Chinese Patent Law to Harmonize with Hague Agreement, Drug Patent Linkage Measures
While the provisions for increased infringement damages are intriguing, the recent Chinese patent law revision includes several other changes, many of which appear to be in the hopes of harmonizing China’s system with other developed patent law regimes. Changes to Article 2 allow design patent applicants to claim partial designs and changes to Article 42 increase the term of design patents to 15 years, aligning with the term for design patents available under the Hague Agreement. Additional provisions added to Article 42 also give Chinese patent applicants the ability to request patent term extensions to compensate for unreasonable delays in patent prosecution by China’s National Intellectual Property Administration (CNIPA) as well as for patents on pharmaceutical drugs facing long market regulatory approval processes.
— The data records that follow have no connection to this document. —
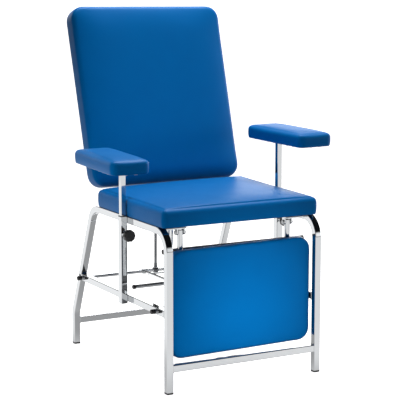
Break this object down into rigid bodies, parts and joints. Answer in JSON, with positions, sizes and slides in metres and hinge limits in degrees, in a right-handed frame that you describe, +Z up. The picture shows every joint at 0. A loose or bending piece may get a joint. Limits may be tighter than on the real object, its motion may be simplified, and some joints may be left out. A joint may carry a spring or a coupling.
{
  "type": "phlebotomy chair",
  "caption": "Reclining blood sampling chair with chromed square-tube frame, blue vinyl pads, linked legrest and height-adjustable padded armrests.",
  "frame": {"origin": "centre of the outline on the floor", "axes": "+Z up, -Y the way a sitter faces, +X to the right as seen from the front"},
  "size_m": [0.773, 0.7276, 1.1408],
  "materials": {
    "frame_chrome": "polished plating",
    "plated_steel": "zinc plated",
    "dark_rod": "grey nitrided rod",
    "black_enamel": "black satin enamel",
    "black_plastic": "moulded satin",
    "blue_vinyl": "smooth coated upholstery over foam",
    "plywood": "ply sealed in grey"
  },
  "bodies": {
    "frame": {"side_frame_left": "frame_chrome", "side_frame_right": "frame_chrome", "side_rail_left": "frame_chrome", "side_rail_right": "frame_chrome", "front_cross_rail": "frame_chrome", "rear_cross_rail": "frame_chrome", "plug_feet": "black_plastic", "post_sleeve_left": "frame_chrome", "post_sleeve_right": "frame_chrome", "sleeve_bushes": "black_plastic", "clamp_bosses": "frame_chrome", "front_tie_rod": "frame_chrome", "rear_tie_rod": "frame_chrome", "tie_rod_washers": "plated_steel", "tie_rod_caps": "black_plastic", "legrest_bracket_left": "frame_chrome", "legrest_bracket_right": "frame_chrome", "legrest_pivot_bolts": "plated_steel", "seat_board": "plywood", "seat_cushion": "blue_vinyl", "recline_pins": "plated_steel"},
    "backrest": {"recline_tube": "frame_chrome", "back_upright_left": "frame_chrome", "back_upright_right": "frame_chrome", "upright_plugs": "black_plastic", "back_cross_bar": "frame_chrome", "strut_anchor_pin": "plated_steel", "back_board": "plywood", "back_cushion": "blue_vinyl", "link_pin": "plated_steel"},
    "legrest": {"legrest_arm_left": "frame_chrome", "legrest_arm_right": "frame_chrome", "legrest_arm_plugs": "black_plastic", "legrest_cross_tube": "frame_chrome", "cross_tube_plugs": "black_plastic", "legrest_link_pin": "plated_steel", "legrest_board": "plywood", "legrest_cushion": "blue_vinyl"},
    "link": {"link_bar": "plated_steel"},
    "strut_foot": {"strut_rod": "dark_rod"},
    "strut_tube": {"strut_cylinder": "black_enamel"},
    "release_lever": {"release_fork": "frame_chrome", "release_bar": "frame_chrome", "release_bar_caps": "black_plastic"},
    "armrest_left": {"armrest_post_left": "frame_chrome", "post_glides_left": "black_plastic", "armrest_board_left": "plywood", "armrest_cushion_left": "blue_vinyl"},
    "armrest_right": {"armrest_post_right": "frame_chrome", "post_glides_right": "black_plastic", "armrest_board_right": "plywood", "armrest_cushion_right": "blue_vinyl"},
    "clamp_left": {"clamp_knob_left": "black_plastic", "clamp_stud_left": "plated_steel"},
    "clamp_right": {"clamp_knob_right": "black_plastic", "clamp_stud_right": "plated_steel"}
  },
  "joints": [
    {"name": "backrest_recline", "type": "hinge", "parent": "frame", "child": "backrest", "pos_m": [0, 0.15024, 0.49], "axis": [-1, 0, 0], "range_deg": [0, 40]},
    {"name": "legrest_lift", "type": "hinge", "parent": "frame", "child": "legrest", "pos_m": [0, -0.28976, 0.482], "axis": [-1, 0, 0], "range_deg": [0, 40]},
    {"name": "link_turn", "type": "hinge", "parent": "legrest", "child": "link", "pos_m": [0, -0.28976, 0.312], "axis": [-1, 0, 0], "range_deg": [-40, 0]},
    {"name": "strut_swing", "type": "hinge", "parent": "frame", "child": "strut_foot", "pos_m": [0, 0.25324, 0.246], "axis": [-1, 0, 0], "range_deg": [0, 9.49]},
    {"name": "strut_slide", "type": "slide", "parent": "strut_foot", "child": "strut_tube", "axis": [0, -0.0113, 0.9999], "range_m": [-0.08238, 0]},
    {"name": "release_press", "type": "hinge", "parent": "frame", "child": "release_lever", "pos_m": [0, 0.25324, 0.246], "axis": [-1, 0, 0], "range_deg": [0, 12], "stiffness_Nm_per_rad": 20, "springref_deg": -11.46},
    {"name": "armrest_left_height", "type": "slide", "parent": "frame", "child": "armrest_left", "axis": [0, 0, 1], "range_m": [-0.06, 0.11]},
    {"name": "armrest_right_height", "type": "slide", "parent": "frame", "child": "armrest_right", "axis": [0, 0, 1], "range_m": [-0.105, 0.065]},
    {"name": "clamp_left_turn", "type": "hinge", "parent": "frame", "child": "clamp_left", "pos_m": [-0.285, -0.10576, 0.453], "axis": [0, 1, 0], "range_deg": [-180, 180]},
    {"name": "clamp_right_turn", "type": "hinge", "parent": "frame", "child": "clamp_right", "pos_m": [0.285, -0.10576, 0.453], "axis": [0, 1, 0], "range_deg": [-180, 180]}
  ],
  "couplings": [
    {"joint": "legrest_lift", "follows": "backrest_recline", "ratio": 1},
    {"joint": "link_turn", "follows": "backrest_recline", "ratio": -1},
    {"joint": "strut_swing", "follows": "backrest_recline", "ratio": 0.2373},
    {"joint": "strut_slide", "follows": "backrest_recline", "m_per_rad": -0.11798}
  ]
}
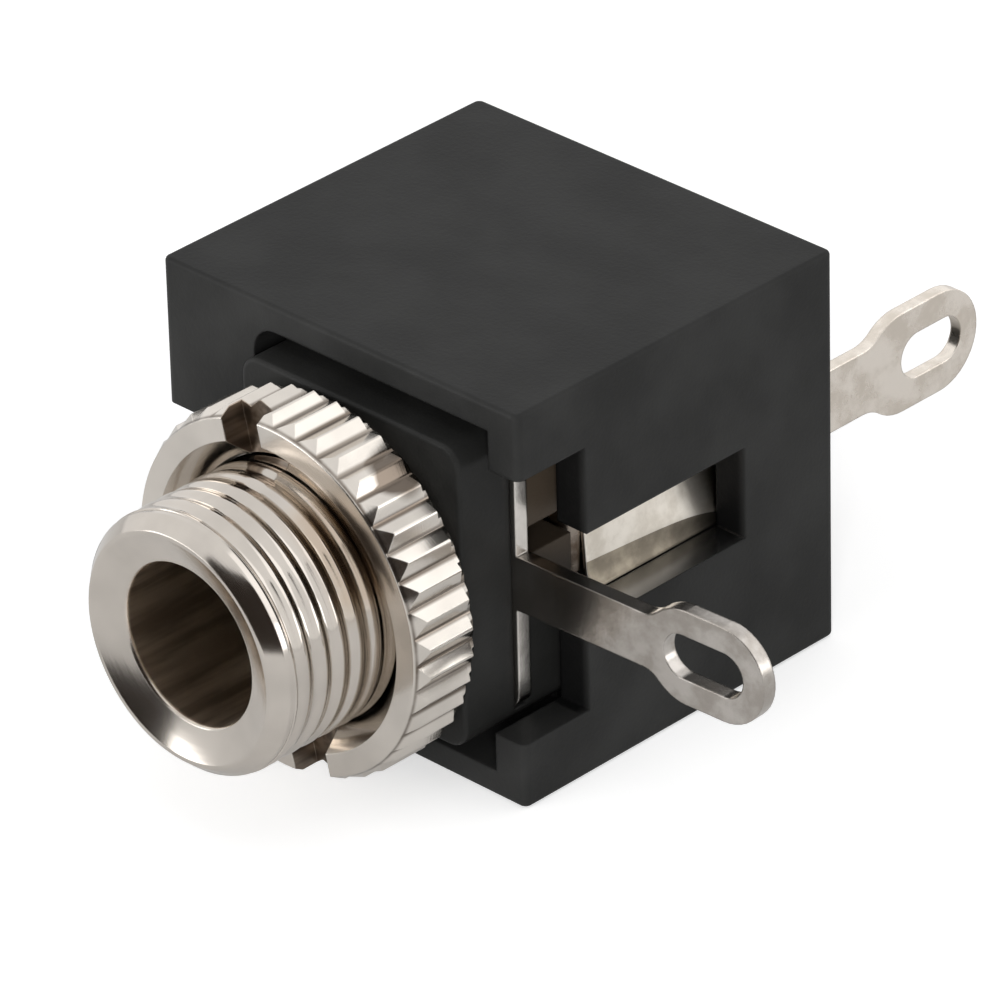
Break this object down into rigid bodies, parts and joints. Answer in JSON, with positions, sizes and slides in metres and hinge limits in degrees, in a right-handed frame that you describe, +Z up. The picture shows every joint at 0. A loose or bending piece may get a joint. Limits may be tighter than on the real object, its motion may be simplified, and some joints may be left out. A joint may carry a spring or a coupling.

The Chinese patent law revisions also create a pair of patent dispute resolution mechanisms, one of which will be very familiar to pharmaceutical patent owners. New Article 76 of Chinese patent law will establish patent linkage measures that give patent owners a cause of action in Chinese courts when a dispute arises over patent rights related to the regulatory approval process for drug marketing. Similar procedures have been in place in the United States since 1984, when the Hatch-Waxman Act created similar linkage measures for patent enforcement against drugmakers seeking regulatory approval for generics. Revisions to Article 69 and new Article 70 also increase enforcement mechanisms through the CNIPA which will now be able to “handle patent infringement disputes that have a significant national impact.”